Newspapers reported that two of the reasons Mr Bagis, who has been
known more as an expert on Turkish-US relations than as an EU buff,
was picked as EU minister were his closeness to Mr Erdogan and the
good reputation he enjoys within Turkey’s business community, which
forms a powerful pro-European lobby group in the country.
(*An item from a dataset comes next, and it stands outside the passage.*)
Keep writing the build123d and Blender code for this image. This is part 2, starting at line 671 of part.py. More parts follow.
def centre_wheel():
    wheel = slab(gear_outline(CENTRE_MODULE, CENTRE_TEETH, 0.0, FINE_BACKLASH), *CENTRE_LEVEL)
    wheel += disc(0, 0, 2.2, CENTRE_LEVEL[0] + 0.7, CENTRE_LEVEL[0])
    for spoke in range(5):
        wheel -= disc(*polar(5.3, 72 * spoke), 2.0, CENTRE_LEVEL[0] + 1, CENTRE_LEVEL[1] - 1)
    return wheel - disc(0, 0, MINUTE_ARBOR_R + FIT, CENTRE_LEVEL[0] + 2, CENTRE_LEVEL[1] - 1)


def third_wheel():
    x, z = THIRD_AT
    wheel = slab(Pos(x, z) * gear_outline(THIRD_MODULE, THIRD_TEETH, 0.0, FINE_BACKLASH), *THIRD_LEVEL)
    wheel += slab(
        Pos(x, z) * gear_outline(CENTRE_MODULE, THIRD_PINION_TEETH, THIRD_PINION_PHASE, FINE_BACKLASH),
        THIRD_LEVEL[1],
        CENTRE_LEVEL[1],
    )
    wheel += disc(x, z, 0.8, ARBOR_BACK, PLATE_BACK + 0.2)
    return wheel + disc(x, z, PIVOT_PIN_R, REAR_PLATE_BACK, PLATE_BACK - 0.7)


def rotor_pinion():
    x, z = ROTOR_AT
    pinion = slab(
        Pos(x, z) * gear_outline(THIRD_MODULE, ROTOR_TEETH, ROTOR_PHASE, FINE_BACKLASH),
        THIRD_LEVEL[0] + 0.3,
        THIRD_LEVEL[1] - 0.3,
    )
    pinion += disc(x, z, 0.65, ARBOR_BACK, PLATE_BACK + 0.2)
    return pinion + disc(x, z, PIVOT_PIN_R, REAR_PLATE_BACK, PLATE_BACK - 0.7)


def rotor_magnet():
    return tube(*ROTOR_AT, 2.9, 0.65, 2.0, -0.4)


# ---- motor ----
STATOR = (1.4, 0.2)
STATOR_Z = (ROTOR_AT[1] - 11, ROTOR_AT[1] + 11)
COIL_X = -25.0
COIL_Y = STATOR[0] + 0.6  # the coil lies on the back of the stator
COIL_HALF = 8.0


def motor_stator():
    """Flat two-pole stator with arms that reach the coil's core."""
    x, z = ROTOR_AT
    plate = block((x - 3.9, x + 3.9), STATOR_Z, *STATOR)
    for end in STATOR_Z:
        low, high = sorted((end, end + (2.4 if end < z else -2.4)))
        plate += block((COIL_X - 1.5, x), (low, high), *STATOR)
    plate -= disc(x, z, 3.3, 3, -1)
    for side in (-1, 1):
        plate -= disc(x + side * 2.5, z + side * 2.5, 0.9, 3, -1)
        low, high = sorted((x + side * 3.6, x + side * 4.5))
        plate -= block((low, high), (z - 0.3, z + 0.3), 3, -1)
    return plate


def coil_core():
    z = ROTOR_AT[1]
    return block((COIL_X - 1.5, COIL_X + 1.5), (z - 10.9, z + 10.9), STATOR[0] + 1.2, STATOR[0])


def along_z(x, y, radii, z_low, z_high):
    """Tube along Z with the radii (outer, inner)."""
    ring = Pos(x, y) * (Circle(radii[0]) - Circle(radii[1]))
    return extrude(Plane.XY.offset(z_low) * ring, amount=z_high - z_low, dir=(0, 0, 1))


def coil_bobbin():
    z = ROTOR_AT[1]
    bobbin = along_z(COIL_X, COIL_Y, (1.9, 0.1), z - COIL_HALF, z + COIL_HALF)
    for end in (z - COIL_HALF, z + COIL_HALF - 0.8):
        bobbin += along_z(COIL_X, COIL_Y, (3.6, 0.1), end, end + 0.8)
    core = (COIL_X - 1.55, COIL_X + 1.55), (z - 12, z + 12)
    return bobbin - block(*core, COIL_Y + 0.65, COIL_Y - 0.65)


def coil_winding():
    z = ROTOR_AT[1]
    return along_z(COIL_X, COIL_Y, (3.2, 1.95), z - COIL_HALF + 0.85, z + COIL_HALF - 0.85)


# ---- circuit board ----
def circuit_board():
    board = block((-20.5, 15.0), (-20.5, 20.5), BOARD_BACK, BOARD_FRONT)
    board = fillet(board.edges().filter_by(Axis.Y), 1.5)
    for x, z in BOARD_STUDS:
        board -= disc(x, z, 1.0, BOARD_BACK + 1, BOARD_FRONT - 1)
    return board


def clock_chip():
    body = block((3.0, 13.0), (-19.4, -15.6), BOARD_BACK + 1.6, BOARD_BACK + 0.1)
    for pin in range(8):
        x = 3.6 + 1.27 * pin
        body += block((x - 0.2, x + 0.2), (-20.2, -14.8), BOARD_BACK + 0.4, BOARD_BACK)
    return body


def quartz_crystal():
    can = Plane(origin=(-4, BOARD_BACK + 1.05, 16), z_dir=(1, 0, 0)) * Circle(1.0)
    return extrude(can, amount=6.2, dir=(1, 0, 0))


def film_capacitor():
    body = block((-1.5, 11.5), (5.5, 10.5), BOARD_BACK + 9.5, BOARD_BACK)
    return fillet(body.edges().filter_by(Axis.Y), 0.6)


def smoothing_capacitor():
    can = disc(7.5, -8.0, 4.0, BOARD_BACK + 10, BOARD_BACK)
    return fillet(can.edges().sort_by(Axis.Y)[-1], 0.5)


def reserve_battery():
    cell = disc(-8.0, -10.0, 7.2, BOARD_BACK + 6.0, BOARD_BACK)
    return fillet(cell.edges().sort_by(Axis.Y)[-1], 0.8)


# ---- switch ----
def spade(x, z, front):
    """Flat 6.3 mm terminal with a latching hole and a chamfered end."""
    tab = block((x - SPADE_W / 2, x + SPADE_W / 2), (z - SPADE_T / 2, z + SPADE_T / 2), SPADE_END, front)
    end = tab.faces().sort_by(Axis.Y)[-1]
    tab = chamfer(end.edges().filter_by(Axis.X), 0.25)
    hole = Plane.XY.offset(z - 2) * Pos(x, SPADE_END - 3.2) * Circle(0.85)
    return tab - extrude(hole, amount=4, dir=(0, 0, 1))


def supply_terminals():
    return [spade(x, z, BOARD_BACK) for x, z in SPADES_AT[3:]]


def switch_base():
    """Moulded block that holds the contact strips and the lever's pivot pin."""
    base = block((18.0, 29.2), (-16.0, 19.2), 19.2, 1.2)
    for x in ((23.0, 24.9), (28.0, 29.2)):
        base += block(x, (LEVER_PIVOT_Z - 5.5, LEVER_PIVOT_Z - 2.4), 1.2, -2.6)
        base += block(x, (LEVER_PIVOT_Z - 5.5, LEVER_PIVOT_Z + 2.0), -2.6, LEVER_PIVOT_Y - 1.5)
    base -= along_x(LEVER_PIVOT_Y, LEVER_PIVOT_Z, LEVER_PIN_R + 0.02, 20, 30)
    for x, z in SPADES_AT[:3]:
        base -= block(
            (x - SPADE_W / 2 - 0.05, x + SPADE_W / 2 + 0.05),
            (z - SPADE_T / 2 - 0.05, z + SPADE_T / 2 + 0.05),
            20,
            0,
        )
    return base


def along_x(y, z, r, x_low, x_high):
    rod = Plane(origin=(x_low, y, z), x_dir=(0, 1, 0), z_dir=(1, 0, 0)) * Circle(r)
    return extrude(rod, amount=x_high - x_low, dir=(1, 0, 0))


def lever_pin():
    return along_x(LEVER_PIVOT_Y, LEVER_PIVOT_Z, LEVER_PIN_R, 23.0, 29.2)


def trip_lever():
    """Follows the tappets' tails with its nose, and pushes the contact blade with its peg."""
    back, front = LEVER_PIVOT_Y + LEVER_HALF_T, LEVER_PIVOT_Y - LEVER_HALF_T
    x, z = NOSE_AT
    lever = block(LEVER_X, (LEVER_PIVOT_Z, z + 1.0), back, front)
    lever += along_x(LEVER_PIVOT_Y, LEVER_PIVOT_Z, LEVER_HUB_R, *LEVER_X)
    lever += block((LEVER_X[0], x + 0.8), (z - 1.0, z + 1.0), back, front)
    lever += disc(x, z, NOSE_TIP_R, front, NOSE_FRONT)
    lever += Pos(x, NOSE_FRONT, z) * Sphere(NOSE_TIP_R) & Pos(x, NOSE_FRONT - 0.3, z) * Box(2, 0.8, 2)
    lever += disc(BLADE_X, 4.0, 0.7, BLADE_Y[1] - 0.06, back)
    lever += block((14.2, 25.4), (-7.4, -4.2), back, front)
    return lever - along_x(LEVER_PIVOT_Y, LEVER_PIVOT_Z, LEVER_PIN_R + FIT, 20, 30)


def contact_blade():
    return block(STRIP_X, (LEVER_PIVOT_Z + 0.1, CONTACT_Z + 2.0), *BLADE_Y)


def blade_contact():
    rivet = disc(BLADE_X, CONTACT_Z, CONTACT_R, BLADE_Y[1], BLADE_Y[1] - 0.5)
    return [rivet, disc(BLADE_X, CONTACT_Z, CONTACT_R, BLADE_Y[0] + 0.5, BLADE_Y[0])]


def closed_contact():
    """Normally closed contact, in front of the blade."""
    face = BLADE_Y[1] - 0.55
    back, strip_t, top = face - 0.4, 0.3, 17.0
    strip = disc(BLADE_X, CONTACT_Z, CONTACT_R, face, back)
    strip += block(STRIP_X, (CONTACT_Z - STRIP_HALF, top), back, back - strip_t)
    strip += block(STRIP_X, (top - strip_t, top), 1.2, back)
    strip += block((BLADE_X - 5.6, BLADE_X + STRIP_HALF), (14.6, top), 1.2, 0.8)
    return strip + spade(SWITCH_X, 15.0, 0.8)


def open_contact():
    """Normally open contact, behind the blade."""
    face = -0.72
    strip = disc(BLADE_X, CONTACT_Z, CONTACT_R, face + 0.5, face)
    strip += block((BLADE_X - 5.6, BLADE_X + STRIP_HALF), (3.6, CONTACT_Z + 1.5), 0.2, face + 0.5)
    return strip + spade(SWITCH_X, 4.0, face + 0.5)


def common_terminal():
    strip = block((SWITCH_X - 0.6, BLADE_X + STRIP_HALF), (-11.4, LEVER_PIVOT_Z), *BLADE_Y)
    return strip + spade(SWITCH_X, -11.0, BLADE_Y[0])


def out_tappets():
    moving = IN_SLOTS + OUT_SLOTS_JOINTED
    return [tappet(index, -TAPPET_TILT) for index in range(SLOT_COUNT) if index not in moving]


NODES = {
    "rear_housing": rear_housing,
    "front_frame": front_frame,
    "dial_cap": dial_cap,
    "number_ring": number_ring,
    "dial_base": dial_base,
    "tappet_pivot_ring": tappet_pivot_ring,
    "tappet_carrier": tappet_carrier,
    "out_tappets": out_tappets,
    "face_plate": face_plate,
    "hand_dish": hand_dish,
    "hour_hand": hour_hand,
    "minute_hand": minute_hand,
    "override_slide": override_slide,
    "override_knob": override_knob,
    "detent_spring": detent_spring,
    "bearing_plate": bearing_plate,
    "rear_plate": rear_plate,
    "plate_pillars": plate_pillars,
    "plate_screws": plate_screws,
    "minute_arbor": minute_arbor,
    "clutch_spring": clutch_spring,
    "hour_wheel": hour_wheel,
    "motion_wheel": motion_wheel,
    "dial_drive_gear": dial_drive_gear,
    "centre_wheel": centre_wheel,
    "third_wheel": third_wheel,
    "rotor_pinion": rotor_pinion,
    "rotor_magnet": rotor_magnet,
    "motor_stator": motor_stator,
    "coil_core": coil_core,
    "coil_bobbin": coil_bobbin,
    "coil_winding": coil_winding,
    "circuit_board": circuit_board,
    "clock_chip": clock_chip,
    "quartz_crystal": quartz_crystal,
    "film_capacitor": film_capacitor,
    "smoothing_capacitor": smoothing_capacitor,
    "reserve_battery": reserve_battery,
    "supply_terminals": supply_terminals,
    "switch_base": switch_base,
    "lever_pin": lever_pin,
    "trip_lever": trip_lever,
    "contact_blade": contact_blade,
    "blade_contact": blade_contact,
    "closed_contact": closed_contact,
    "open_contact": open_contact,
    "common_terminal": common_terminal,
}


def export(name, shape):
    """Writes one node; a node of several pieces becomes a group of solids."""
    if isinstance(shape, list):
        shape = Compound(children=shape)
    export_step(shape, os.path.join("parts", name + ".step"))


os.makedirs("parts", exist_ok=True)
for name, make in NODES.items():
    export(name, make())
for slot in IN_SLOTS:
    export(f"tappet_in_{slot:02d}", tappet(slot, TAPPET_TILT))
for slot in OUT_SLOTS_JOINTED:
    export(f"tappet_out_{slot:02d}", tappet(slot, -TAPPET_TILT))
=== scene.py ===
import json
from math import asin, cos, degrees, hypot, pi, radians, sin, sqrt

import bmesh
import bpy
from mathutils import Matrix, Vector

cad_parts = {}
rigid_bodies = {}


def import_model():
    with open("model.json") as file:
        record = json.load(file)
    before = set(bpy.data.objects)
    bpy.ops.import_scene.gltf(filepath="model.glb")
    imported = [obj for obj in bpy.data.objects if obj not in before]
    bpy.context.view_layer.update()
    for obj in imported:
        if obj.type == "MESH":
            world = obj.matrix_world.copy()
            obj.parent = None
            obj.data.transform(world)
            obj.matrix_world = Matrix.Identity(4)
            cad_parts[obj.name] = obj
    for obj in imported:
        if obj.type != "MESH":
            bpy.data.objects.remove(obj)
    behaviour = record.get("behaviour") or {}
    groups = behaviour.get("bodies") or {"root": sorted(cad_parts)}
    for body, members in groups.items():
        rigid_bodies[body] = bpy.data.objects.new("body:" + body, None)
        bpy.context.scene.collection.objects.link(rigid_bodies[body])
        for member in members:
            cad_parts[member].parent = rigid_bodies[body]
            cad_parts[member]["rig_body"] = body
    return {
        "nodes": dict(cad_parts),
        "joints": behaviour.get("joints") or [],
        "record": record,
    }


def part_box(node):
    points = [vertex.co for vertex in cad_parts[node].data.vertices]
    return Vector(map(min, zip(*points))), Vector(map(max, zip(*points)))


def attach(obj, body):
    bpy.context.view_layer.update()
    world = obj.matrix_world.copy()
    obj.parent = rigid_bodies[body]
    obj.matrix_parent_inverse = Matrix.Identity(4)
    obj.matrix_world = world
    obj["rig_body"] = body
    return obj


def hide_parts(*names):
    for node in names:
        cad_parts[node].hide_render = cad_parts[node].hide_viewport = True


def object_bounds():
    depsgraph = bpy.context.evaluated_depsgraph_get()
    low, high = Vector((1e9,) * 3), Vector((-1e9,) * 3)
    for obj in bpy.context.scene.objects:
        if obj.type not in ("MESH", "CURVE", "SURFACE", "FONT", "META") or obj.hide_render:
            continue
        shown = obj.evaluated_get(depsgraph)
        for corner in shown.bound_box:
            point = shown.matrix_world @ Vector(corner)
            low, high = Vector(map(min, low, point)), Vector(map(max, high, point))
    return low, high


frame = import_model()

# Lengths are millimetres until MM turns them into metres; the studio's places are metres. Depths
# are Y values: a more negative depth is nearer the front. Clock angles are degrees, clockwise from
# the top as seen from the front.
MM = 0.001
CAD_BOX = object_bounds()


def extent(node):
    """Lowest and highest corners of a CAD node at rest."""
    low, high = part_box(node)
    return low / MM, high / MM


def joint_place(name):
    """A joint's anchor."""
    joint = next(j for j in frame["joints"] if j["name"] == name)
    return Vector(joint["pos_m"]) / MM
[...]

Prof Dedeoglu said that substantive action on the EU front was not
expected before local elections scheduled for March 29, but that the
government would probably act shortly afterwards. Renewed reforms
would strengthen the hand of Turkey’s supporters within the EU, among
them Sweden, the United Kingdom and Spain, Prof Dedeoglu said. “Some
reforms will come about during the Swedish EU presidency” in the
second half of the year.

Domestically, Prof Dedeoglu said Mr Erdogan had understood that Turkey
did not benefit from the standstill on the reform path and that his
governing Justice and Development Party, or AKP, could benefit at the
next general elections in two to three years if it started a new
reform process now.

But not everyone is convinced. Umit Ozdag, head of the Institute for
Turkey in the 21st Century, a conservative think tank in Ankara, said
the appointment of Mr Bagis and such other recent moves as the
establishment of the Kurdish television station had more to do with
the inner workings of the AKP and the upcoming local elections than
with the EU bid.

“Five years ago, the EU was a domestic policy issue in Turkey,” Prof
Ozdag said, adding that there was widespread enthusiasm for the EU
project among Turks at that time. “Now, people don’t believe in the EU
anymore.”

Polls show that public support for EU membership slipped dramatically
in Turkey in recent years. Prof Ozdag and other blame “double
standards” of the EU for the erosion of support. Some EU countries
like France have said openly that they oppose Turkish membership, even
though membership talks are proceeding.

Prof Ozdag said chances for Turkey to become a full EU member one day
are slim. “No one knows how it will end,” he said about the EU
process. At some point, “one of the sides will say: `Ok, that’s enough’.”